THE REQUEST
Select every line containing the word "Write" from the material, and copy those lines.

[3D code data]
»»

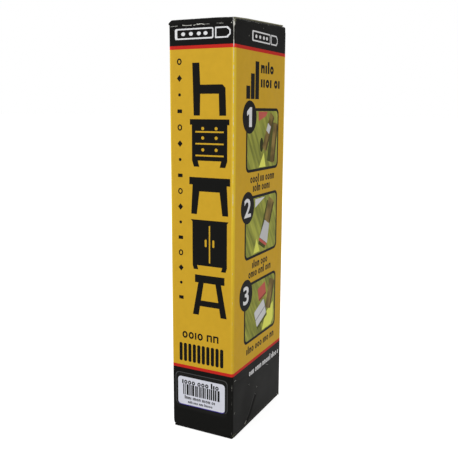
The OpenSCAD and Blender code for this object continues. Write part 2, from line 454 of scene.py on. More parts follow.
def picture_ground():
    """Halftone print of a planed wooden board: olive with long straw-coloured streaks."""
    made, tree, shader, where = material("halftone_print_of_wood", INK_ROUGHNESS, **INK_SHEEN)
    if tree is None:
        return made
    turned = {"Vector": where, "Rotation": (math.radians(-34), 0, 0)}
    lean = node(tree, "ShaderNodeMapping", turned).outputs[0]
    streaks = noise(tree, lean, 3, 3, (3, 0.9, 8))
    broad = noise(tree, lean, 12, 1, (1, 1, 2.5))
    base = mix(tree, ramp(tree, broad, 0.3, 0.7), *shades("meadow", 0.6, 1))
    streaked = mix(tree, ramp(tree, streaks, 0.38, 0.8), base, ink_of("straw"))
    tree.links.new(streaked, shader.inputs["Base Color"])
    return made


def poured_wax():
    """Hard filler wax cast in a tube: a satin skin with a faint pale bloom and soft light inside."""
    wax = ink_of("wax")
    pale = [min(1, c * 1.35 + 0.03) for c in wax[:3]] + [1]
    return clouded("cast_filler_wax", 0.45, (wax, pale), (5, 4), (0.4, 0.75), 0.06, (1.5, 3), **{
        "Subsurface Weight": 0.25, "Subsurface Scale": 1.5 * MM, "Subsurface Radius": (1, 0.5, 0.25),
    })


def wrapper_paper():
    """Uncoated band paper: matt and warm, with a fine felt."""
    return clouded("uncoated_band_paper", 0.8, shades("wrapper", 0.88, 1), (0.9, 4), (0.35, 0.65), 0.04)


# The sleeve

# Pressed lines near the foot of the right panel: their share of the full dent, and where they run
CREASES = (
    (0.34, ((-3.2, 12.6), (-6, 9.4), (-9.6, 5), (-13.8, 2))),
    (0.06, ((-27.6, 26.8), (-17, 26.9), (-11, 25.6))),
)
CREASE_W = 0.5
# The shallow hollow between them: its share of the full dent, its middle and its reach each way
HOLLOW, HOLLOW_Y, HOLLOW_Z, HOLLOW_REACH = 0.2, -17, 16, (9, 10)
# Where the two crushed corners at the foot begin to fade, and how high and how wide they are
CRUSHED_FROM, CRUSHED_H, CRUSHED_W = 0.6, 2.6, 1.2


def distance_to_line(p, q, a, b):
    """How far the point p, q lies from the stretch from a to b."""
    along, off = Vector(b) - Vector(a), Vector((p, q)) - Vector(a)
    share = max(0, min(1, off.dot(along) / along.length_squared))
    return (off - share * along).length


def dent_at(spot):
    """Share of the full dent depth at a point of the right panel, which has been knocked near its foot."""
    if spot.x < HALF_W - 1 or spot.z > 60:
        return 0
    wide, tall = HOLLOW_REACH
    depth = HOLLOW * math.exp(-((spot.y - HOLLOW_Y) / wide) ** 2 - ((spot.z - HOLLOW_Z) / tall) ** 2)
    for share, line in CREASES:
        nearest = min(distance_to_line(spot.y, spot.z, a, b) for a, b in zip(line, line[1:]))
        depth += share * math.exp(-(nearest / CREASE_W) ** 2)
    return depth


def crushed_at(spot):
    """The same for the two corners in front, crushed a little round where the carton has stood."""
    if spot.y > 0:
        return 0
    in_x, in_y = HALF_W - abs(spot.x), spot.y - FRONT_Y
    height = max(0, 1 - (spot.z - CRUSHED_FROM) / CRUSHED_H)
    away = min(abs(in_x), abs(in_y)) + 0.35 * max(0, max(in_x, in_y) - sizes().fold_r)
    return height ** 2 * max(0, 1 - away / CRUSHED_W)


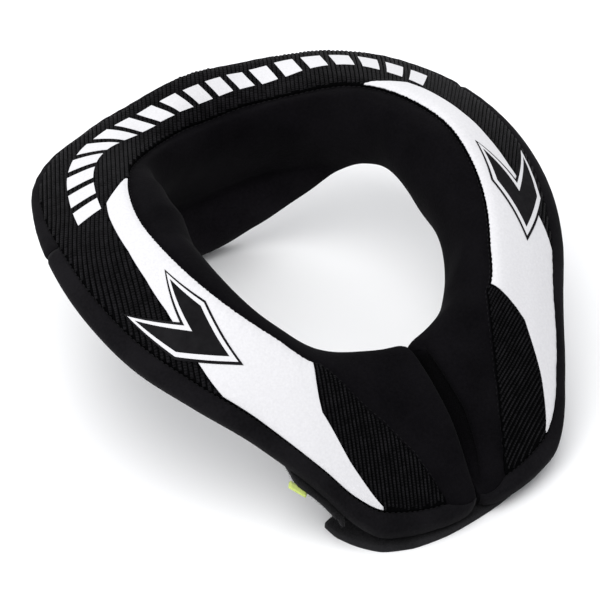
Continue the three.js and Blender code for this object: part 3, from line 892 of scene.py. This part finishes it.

««
»»

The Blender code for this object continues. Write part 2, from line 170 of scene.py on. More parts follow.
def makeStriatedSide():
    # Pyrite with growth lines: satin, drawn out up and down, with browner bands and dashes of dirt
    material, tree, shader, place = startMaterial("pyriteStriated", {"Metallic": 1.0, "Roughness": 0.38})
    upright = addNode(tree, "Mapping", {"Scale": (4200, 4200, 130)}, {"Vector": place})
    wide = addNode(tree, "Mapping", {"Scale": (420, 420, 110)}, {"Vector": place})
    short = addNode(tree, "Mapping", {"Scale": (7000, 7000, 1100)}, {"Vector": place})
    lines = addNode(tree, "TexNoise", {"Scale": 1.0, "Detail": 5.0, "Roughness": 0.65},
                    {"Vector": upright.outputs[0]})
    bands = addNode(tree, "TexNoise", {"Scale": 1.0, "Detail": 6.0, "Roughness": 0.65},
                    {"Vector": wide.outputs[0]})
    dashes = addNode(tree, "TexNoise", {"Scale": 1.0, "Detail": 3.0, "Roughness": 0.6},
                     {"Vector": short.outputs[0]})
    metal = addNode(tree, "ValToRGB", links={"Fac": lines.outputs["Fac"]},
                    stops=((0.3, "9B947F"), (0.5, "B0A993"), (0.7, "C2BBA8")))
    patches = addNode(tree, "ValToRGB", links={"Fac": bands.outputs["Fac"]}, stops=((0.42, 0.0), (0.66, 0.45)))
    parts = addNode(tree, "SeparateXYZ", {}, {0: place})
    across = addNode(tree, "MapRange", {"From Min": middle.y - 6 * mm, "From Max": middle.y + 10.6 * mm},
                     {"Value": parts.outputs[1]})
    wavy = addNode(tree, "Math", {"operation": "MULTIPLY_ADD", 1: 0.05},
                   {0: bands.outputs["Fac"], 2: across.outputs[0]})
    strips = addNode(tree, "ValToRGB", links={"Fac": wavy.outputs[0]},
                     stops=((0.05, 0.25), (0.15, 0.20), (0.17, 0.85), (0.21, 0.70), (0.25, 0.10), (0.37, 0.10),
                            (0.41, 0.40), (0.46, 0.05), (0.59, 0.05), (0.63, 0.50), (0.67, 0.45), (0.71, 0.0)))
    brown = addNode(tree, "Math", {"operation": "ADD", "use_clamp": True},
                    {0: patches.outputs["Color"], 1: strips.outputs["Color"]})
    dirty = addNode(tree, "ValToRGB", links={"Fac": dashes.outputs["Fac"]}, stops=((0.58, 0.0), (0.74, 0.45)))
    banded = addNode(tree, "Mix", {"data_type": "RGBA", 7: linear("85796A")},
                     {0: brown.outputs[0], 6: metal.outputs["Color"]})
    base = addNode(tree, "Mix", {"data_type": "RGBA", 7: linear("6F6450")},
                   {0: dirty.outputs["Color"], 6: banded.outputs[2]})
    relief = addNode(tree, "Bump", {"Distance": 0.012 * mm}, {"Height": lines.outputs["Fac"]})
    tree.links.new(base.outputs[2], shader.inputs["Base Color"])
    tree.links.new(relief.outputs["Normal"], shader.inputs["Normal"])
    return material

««

EXERCISE RESPONSE
The OpenSCAD and Blender code for this object continues. Write part 2, from line 454 of scene.py on. More parts follow.
The Blender code for this object continues. Write part 2, from line 170 of scene.py on. More parts follow.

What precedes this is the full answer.